* _AIM_:
Will you give the material below again, every line exactly as it is?

* _DATA LINES_:
╭──

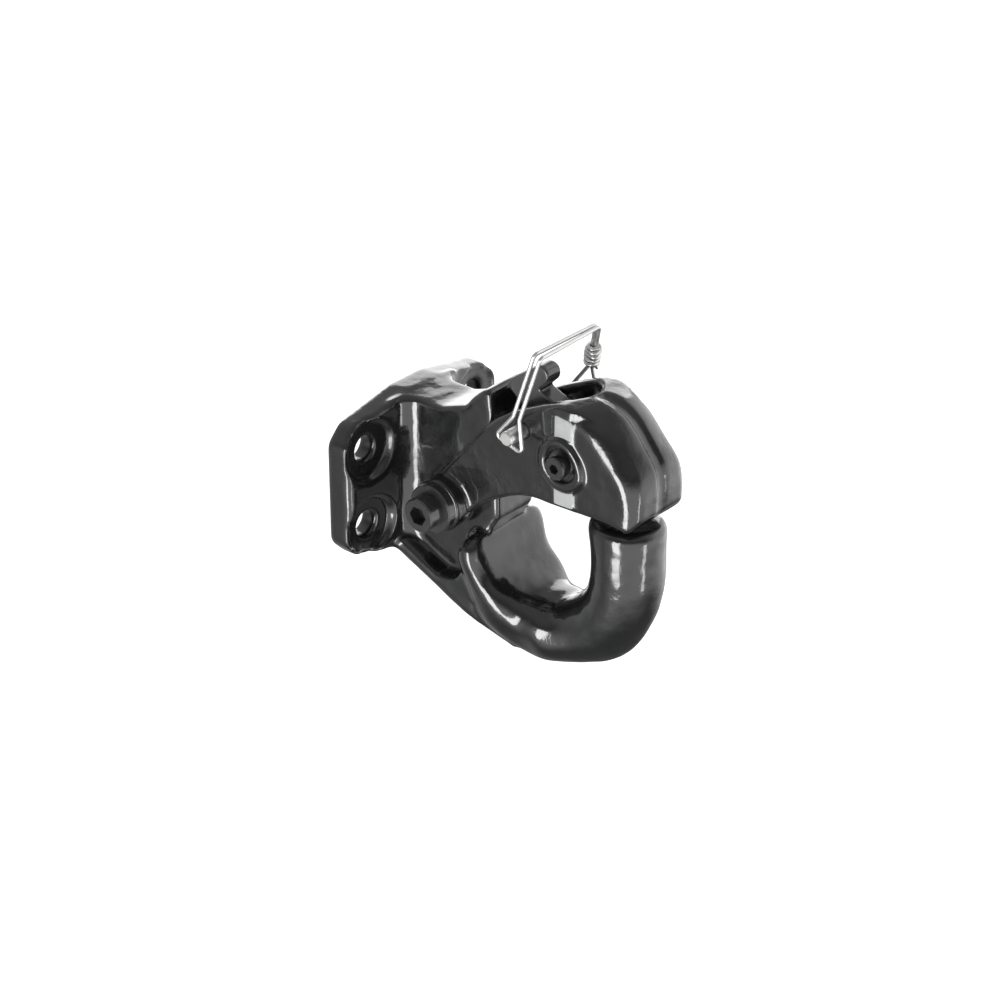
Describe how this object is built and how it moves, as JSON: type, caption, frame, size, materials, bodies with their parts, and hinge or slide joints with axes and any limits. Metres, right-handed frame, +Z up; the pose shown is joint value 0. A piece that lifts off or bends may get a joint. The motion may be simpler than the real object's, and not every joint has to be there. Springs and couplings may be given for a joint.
{
  "type": "pintle hook",
  "caption": "Bolt-on pintle hook with a round horn, a hinged latch over it, a lock lever, and a lock pin on a wire bail.",
  "frame": {"origin": "middle of the bolt pattern, on the back face of the mounting plate", "axes": "+X forward from the plate to the horn, +Y to the hook's left side, +Z up"},
  "size_m": [0.173, 0.121, 0.1892],
  "materials": {
    "black_casting": "gloss black paint over a cast surface",
    "black_casting_latch": "gloss black paint over a cast surface",
    "black_lever": "gloss black paint",
    "black_screw": "black oxide under gloss black paint",
    "black_collar": "gloss black paint",
    "bronze": "plain sintered bronze",
    "zinc_nut": "bright zinc plating",
    "nylon": "natural nylon",
    "spring_steel": "drawn spring steel",
    "zinc_pin": "bright zinc plating",
    "zinc_wire": "bright zinc plated drawn wire"
  },
  "bodies": {
    "hook": {"hook_body": "black_casting", "pivot_bush": "bronze"},
    "latch": {"latch": "black_casting_latch", "pivot_bolt": "black_screw", "pivot_collar_right": "black_collar", "pivot_collar_left": "black_collar", "thrust_washer_right": "bronze", "thrust_washer_left": "bronze", "pivot_nut": "zinc_nut", "pivot_nut_ring": "nylon", "lever_bolt": "black_screw", "lever_spacer_right": "zinc_nut", "lever_spacer_left": "zinc_nut", "lever_nut": "zinc_nut", "lever_nut_ring": "nylon", "lever_spring": "spring_steel"},
    "lever": {"lock_lever": "black_lever"},
    "bail": {"lock_pin": "zinc_pin", "bail_wire": "zinc_wire", "bail_wrap": "zinc_wire"}
  },
  "joints": [
    {"name": "latch_open", "type": "hinge", "parent": "hook", "child": "latch", "pos_m": [0.05, 0, -0.0028], "axis": [0, -1, 0], "range_deg": [0, 54]},
    {"name": "lever_lift", "type": "hinge", "parent": "latch", "child": "lever", "pos_m": [0.127, 0, 0.0442], "axis": [0, 1, 0], "range_deg": [0, 27]},
    {"name": "bail_swing", "type": "hinge", "parent": "latch", "child": "bail", "pos_m": [0.1005, 0, 0.0545], "axis": [0, -1, 0], "range_deg": [-12, 75]}
  ],
  "couplings": [
    {"joint": "lever_lift", "follows": "latch_open", "ratio": 0.5}
  ]
}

╰──

* _SOLUTION FOR THIS EXERCISE_:
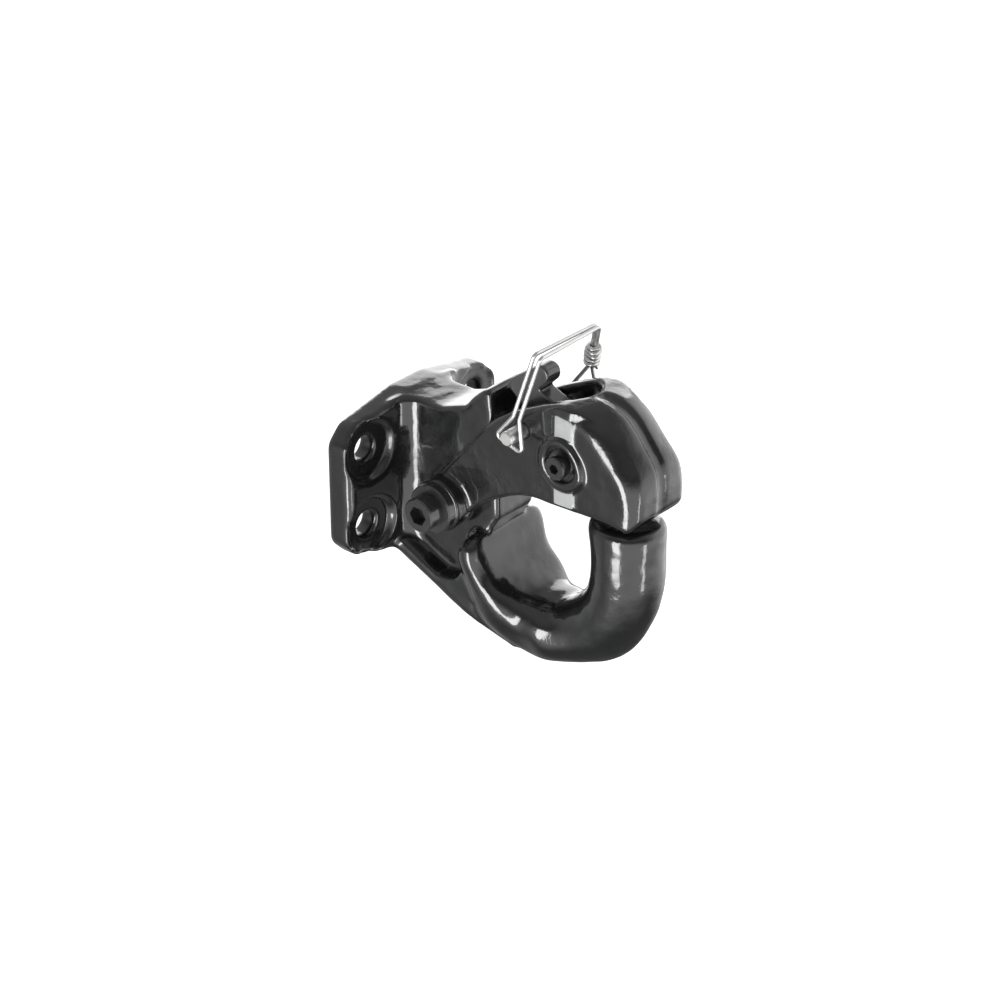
Describe how this object is built and how it moves, as JSON: type, caption, frame, size, materials, bodies with their parts, and hinge or slide joints with axes and any limits. Metres, right-handed frame, +Z up; the pose shown is joint value 0. A piece that lifts off or bends may get a joint. The motion may be simpler than the real object's, and not every joint has to be there. Springs and couplings may be given for a joint.
{
  "type": "pintle hook",
  "caption": "Bolt-on pintle hook with a round horn, a hinged latch over it, a lock lever, and a lock pin on a wire bail.",
  "frame": {"origin": "middle of the bolt pattern, on the back face of the mounting plate", "axes": "+X forward from the plate to the horn, +Y to the hook's left side, +Z up"},
  "size_m": [0.173, 0.121, 0.1892],
  "materials": {
    "black_casting": "gloss black paint over a cast surface",
    "black_casting_latch": "gloss black paint over a cast surface",
    "black_lever": "gloss black paint",
    "black_screw": "black oxide under gloss black paint",
    "black_collar": "gloss black paint",
    "bronze": "plain sintered bronze",
    "zinc_nut": "bright zinc plating",
    "nylon": "natural nylon",
    "spring_steel": "drawn spring steel",
    "zinc_pin": "bright zinc plating",
    "zinc_wire": "bright zinc plated drawn wire"
  },
  "bodies": {
    "hook": {"hook_body": "black_casting", "pivot_bush": "bronze"},
    "latch": {"latch": "black_casting_latch", "pivot_bolt": "black_screw", "pivot_collar_right": "black_collar", "pivot_collar_left": "black_collar", "thrust_washer_right": "bronze", "thrust_washer_left": "bronze", "pivot_nut": "zinc_nut", "pivot_nut_ring": "nylon", "lever_bolt": "black_screw", "lever_spacer_right": "zinc_nut", "lever_spacer_left": "zinc_nut", "lever_nut": "zinc_nut", "lever_nut_ring": "nylon", "lever_spring": "spring_steel"},
    "lever": {"lock_lever": "black_lever"},
    "bail": {"lock_pin": "zinc_pin", "bail_wire": "zinc_wire", "bail_wrap": "zinc_wire"}
  },
  "joints": [
    {"name": "latch_open", "type": "hinge", "parent": "hook", "child": "latch", "pos_m": [0.05, 0, -0.0028], "axis": [0, -1, 0], "range_deg": [0, 54]},
    {"name": "lever_lift", "type": "hinge", "parent": "latch", "child": "lever", "pos_m": [0.127, 0, 0.0442], "axis": [0, 1, 0], "range_deg": [0, 27]},
    {"name": "bail_swing", "type": "hinge", "parent": "latch", "child": "bail", "pos_m": [0.1005, 0, 0.0545], "axis": [0, -1, 0], "range_deg": [-12, 75]}
  ],
  "couplings": [
    {"joint": "lever_lift", "follows": "latch_open", "ratio": 0.5}
  ]
}